Apparently it's different when we choose to do it, instead of being forced into doing it.
Hubby kinda went into pissed off, over whelmed, angry mode last night.
It wasn't fun, not in the slightest.
I went from reassuring him, to bending and telling him however he wants to move things is fine.
Want to rent a storage space? Fine, we'll do that.
Want to move things over there a few boxes a day? No worries we can do that.
We move down with just our bed, computers, books, and D&D stuff? Sure thing sweetie, it'll be easier.
In a couple of months when we can afford to rent a moving van we'll get the stuff out of storage and move it down there? Of course, no sense rushing things.
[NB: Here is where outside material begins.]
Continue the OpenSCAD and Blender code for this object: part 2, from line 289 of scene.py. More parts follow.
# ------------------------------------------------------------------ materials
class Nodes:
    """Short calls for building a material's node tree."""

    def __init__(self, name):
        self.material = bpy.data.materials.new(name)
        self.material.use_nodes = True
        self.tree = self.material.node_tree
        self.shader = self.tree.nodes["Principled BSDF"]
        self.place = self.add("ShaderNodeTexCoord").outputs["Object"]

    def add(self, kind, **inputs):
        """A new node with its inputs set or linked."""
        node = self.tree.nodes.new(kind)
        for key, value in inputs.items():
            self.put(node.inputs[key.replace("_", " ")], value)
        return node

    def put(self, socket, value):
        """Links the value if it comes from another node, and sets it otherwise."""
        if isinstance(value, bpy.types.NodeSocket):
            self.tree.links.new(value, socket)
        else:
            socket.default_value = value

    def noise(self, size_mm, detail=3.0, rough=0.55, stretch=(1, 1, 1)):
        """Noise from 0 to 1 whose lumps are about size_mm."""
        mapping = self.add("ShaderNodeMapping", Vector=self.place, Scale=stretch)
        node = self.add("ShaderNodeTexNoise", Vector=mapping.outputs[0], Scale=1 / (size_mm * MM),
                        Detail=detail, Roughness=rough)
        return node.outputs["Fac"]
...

He's going to look into rental rates for a storage unit. I still think it'll be easier to rent a van and maybe use friend's vehicals, but whatever helps put him at ease.
I could tell he was biting his words from blaming me. If only you had a job we wouldn't be moving, we wouldn't have to do this! Why don't you do something with your life? He never said the words, but they were there.
He's also soooooo against packing. So I assured him that I would do all the packing, no use for him working all day only to come home and work more. No use for him giving up his only two days off to pack and work. So I'm going to do it all.
Here I sit, in our game room, surrounded by books and more notebooks, and heavy stuff. I have no idea where to start. I admit I'm overwhelmed, about ready to cry. Packing downstairs was so much easier. 4 weeks left and I don't know where to start.